Considered a reconditioned Rayburn, but it would have to be gas, with all the associated hassle of having the flue altered to conform to regulations, and the expense of extra pipework if it was to do radiators.
discobarry and piper, having had the everhots for a couple of years, what are your thoughts on them?
I'm after a heat storage cooker but I want to fuel via electricity. I'm torn between the everhot or the new esse electric cookers.
Everhot has a good reputuation--- and I hope the Esse is better than the one that I had for a very short while a few years ago! There again I can highly recommend the 3 oven electric traditional style Aga --------------- :wink: :wink:
I have to fuel by electric but want the most efficient heat storage cooker and an aga is definitely not it! The average weekly costs is apparently £35/week and the esse claims to use £7/week but I've seen some strange reviews about condensation issues and I don't think it's going to generate enough warmth for my largeish chilly kitchen. So would like to know others experiences of anything electric but not aga!
zWe have an Esse oil cooker although we havent used it since we moved in as it needs servicing and it is near impossible to get anyone out to do it but we have also been told it costs a fortune to run and as we cannot afford to replace it with a new version(this one is donkeys years old) we are toying with the idea of getting a la Nordica wood burning range.. Anyone haf any experience of them.

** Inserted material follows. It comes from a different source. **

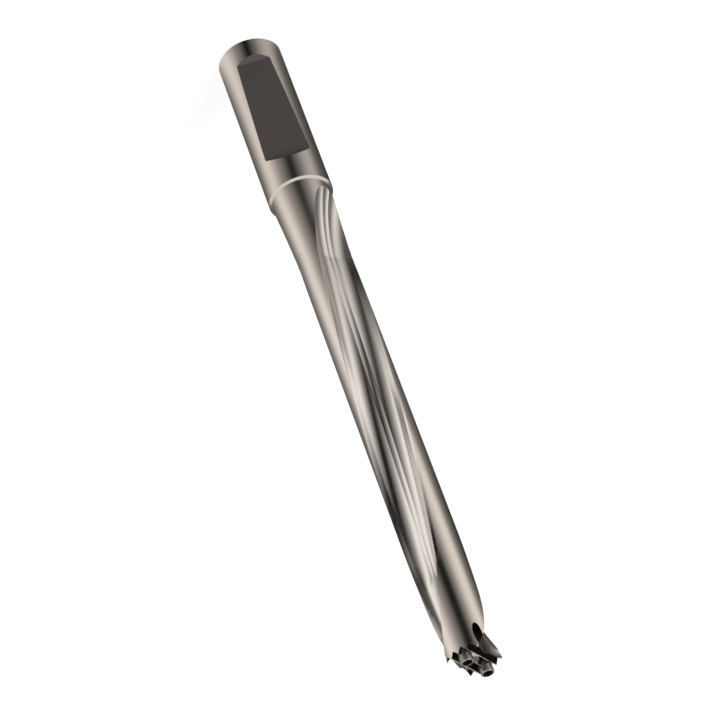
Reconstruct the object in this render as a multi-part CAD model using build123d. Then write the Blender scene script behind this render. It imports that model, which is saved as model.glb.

We considered Aga last year because we inherited an old, inefficient white boiler standing prominently in the large kitchen fireplace when we bought the house. We went to an Aga showroom and, while the staff were lovely, they told us that we had to order within 2 weeks because Aga have been bought by an American company and the price was going up 5%. We weren't ready to buy and 5% was too much anyway especially as the materials it was made out of were at a record low at the time. We wanted it to run the heating as well as cook so it had to be a Rayburn but Aga's price increase was across the board. Throughout the year we kept getting calls and notifications of more price rises. In short, Aga priced their entire range out of contention and the sales staff are clearly exasperated by them.
Eventually, having considered Esse and a few others we came across Heritage Rangecookers. We were really impressed with the engineer, the engineering, the customer service. We're on oil and it meets all of our requirements. It's not cheap with prices approaching Aga (before they put them all up) but enables heating (with control via Wifi) using an efficient, separate boiler and "Aga style cooking" in good sized ovens which has my wife very excited. We haven't bought one yet because we're still not ready for it but we're going to. I think if you're considering an Aga product, it'd be good to look into the company behind it all and their motivations.
I completely agree with both Minkycat and Bevmarfy, Aga have made the most awful mess of themselves. Their constantly changing 'energy beating' products are a far cry from the real Aga experience and the time honoured way of Aga life . Added to that , their sales staff are no longer trained in the specifics of Aga usuage merely to gain the sale of the latest model as quickly as possible no matter whether it suits the customers requirements or answers the customer's concerns. They have cut the number of engineers from just over a thousand to a mere 600 to cover the whole country and are struggling to keep up with call outs . I bought my first Aga in 2003, a 4 oven oil--at the time oil was 17p a ltr!!! When it had been installed I noticed that the cast iron shape was somehow 'thinner 'than the one in the show room, which was a good solid lump of cooker--I queried why mine looked different and was told that Aga was 'streamlining the' shape---!!! Since then, due to house moves, I have had 2 other Agas, and each has been a shadow of the previous! That said I am happy with my City 60, but have no doubt, as time goes by , that it will cease to function in the faultless way of the pre 2000 models which were the true heat store Aga without bells and whistles.
So sad and so annoying--nothing can be built to last, it just has to be for quick turnover and profit with as little quality as possible.